== What is expected ==
Extract the listing in its entirety, keeping each line identical to the original.

____________

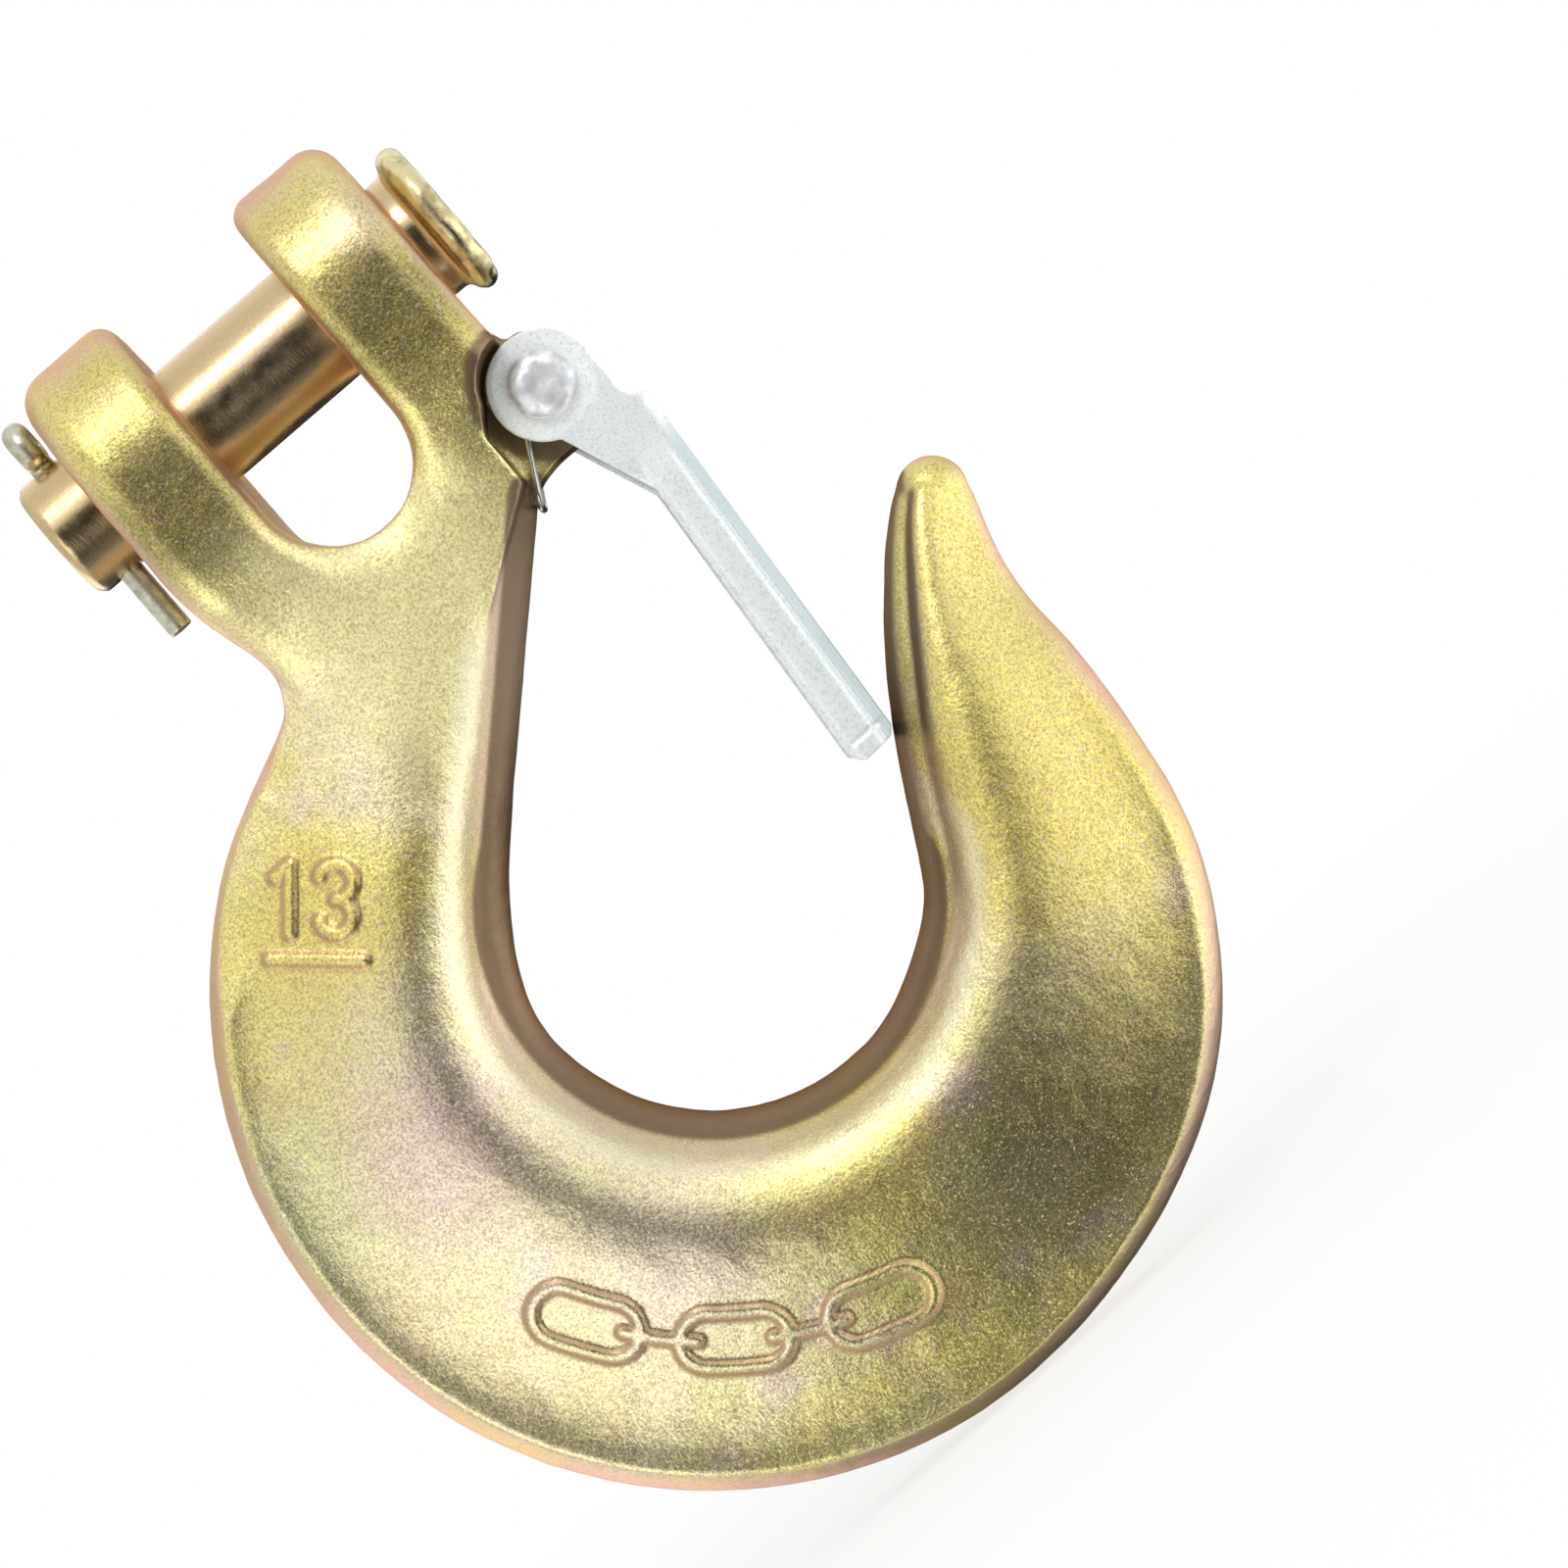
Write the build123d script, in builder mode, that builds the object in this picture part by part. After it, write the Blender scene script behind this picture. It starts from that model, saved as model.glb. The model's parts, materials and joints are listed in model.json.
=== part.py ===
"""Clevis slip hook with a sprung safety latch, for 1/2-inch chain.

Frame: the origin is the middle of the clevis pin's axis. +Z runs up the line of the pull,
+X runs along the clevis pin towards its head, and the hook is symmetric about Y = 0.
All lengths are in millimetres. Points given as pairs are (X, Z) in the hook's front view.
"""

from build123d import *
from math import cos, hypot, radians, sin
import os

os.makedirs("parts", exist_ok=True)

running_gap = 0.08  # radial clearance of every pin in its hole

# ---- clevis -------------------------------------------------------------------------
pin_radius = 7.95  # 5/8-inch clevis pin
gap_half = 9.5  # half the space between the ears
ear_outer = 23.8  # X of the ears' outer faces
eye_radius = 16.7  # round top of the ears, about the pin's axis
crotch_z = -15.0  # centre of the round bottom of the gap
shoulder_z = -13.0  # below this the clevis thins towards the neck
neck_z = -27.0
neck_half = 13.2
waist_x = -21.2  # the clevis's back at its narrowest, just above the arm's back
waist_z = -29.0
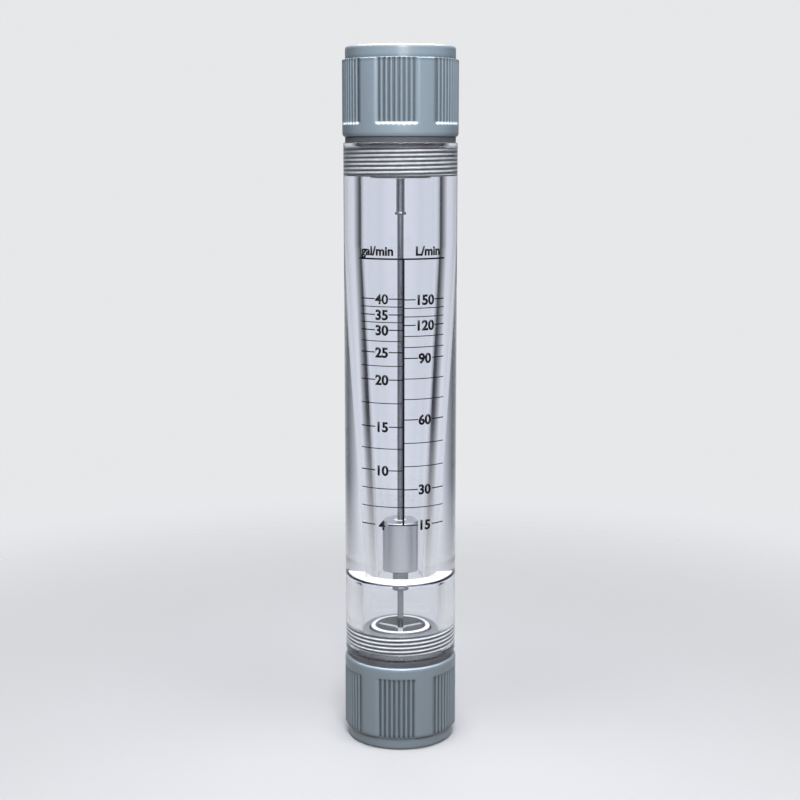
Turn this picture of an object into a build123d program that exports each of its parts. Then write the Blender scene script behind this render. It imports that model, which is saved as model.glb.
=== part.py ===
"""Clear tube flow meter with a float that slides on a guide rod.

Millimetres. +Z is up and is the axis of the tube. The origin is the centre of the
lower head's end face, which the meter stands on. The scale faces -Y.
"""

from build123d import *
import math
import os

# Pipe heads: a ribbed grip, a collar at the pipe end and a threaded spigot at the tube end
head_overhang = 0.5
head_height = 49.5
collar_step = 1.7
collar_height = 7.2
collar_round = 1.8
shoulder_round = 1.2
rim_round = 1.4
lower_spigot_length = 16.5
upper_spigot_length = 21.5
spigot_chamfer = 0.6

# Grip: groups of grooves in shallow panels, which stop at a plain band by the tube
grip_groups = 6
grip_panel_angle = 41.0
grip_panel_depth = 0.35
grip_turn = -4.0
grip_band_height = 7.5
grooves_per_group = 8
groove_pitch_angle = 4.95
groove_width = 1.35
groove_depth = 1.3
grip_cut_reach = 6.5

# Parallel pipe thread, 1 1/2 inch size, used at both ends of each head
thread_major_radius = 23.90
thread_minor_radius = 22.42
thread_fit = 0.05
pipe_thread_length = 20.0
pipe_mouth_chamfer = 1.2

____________

== Solution to the problem ==
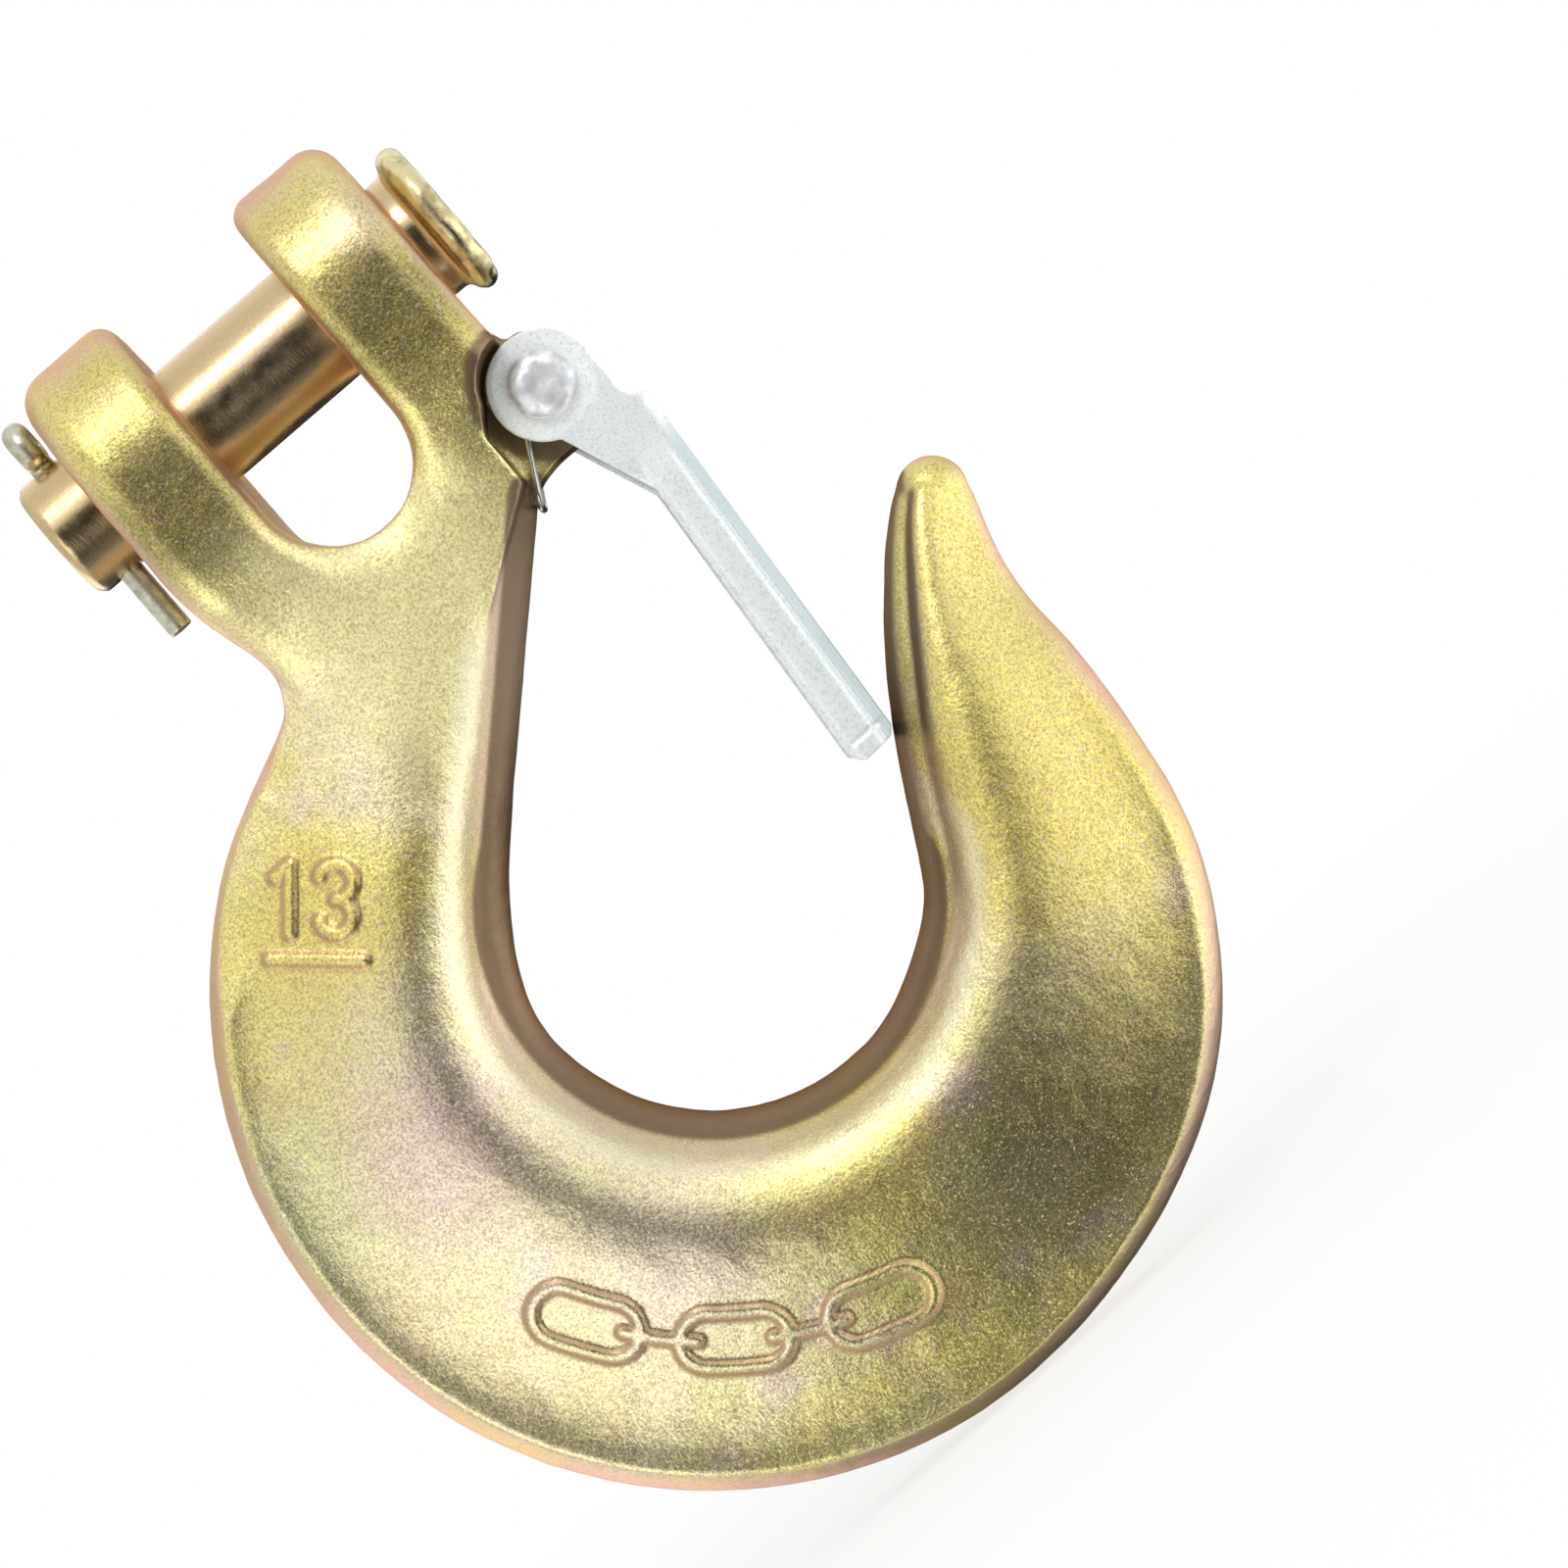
Write the build123d script, in builder mode, that builds the object in this picture part by part. After it, write the Blender scene script behind this picture. It starts from that model, saved as model.glb. The model's parts, materials and joints are listed in model.json.
=== part.py ===
"""Clevis slip hook with a sprung safety latch, for 1/2-inch chain.

Frame: the origin is the middle of the clevis pin's axis. +Z runs up the line of the pull,
+X runs along the clevis pin towards its head, and the hook is symmetric about Y = 0.
All lengths are in millimetres. Points given as pairs are (X, Z) in the hook's front view.
"""

from build123d import *
from math import cos, hypot, radians, sin
import os

os.makedirs("parts", exist_ok=True)

running_gap = 0.08  # radial clearance of every pin in its hole

# ---- clevis -------------------------------------------------------------------------
pin_radius = 7.95  # 5/8-inch clevis pin
gap_half = 9.5  # half the space between the ears
ear_outer = 23.8  # X of the ears' outer faces
eye_radius = 16.7  # round top of the ears, about the pin's axis
crotch_z = -15.0  # centre of the round bottom of the gap
shoulder_z = -13.0  # below this the clevis thins towards the neck
neck_z = -27.0
neck_half = 13.2
waist_x = -21.2  # the clevis's back at its narrowest, just above the arm's back
waist_z = -29.0
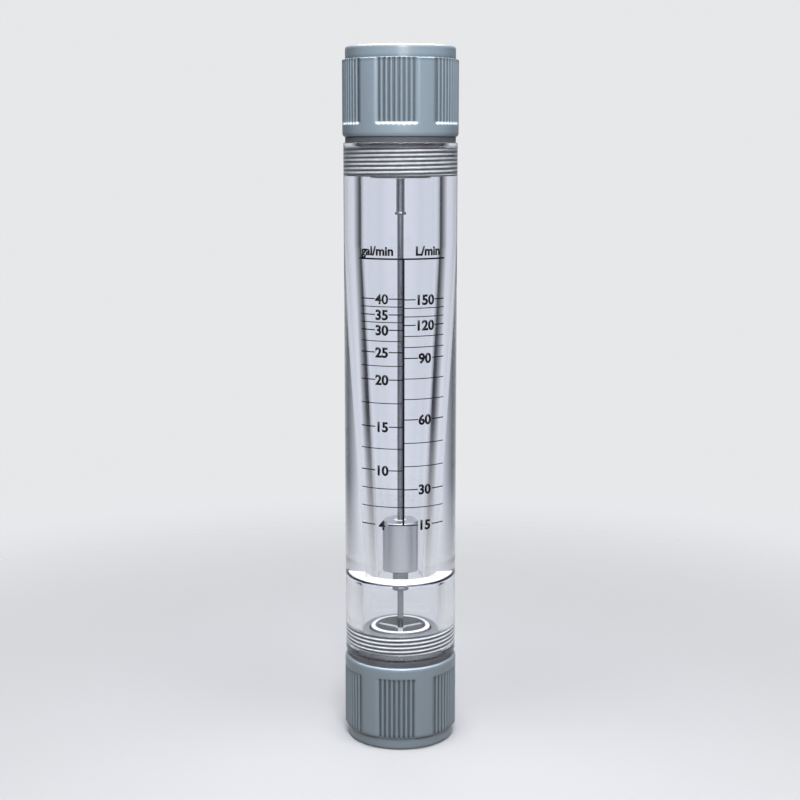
Turn this picture of an object into a build123d program that exports each of its parts. Then write the Blender scene script behind this render. It imports that model, which is saved as model.glb.
=== part.py ===
"""Clear tube flow meter with a float that slides on a guide rod.

Millimetres. +Z is up and is the axis of the tube. The origin is the centre of the
lower head's end face, which the meter stands on. The scale faces -Y.
"""

from build123d import *
import math
import os

# Pipe heads: a ribbed grip, a collar at the pipe end and a threaded spigot at the tube end
head_overhang = 0.5
head_height = 49.5
collar_step = 1.7
collar_height = 7.2
collar_round = 1.8
shoulder_round = 1.2
rim_round = 1.4
lower_spigot_length = 16.5
upper_spigot_length = 21.5
spigot_chamfer = 0.6

# Grip: groups of grooves in shallow panels, which stop at a plain band by the tube
grip_groups = 6
grip_panel_angle = 41.0
grip_panel_depth = 0.35
grip_turn = -4.0
grip_band_height = 7.5
grooves_per_group = 8
groove_pitch_angle = 4.95
groove_width = 1.35
groove_depth = 1.3
grip_cut_reach = 6.5

# Parallel pipe thread, 1 1/2 inch size, used at both ends of each head
thread_major_radius = 23.90
thread_minor_radius = 22.42
thread_fit = 0.05
pipe_thread_length = 20.0
pipe_mouth_chamfer = 1.2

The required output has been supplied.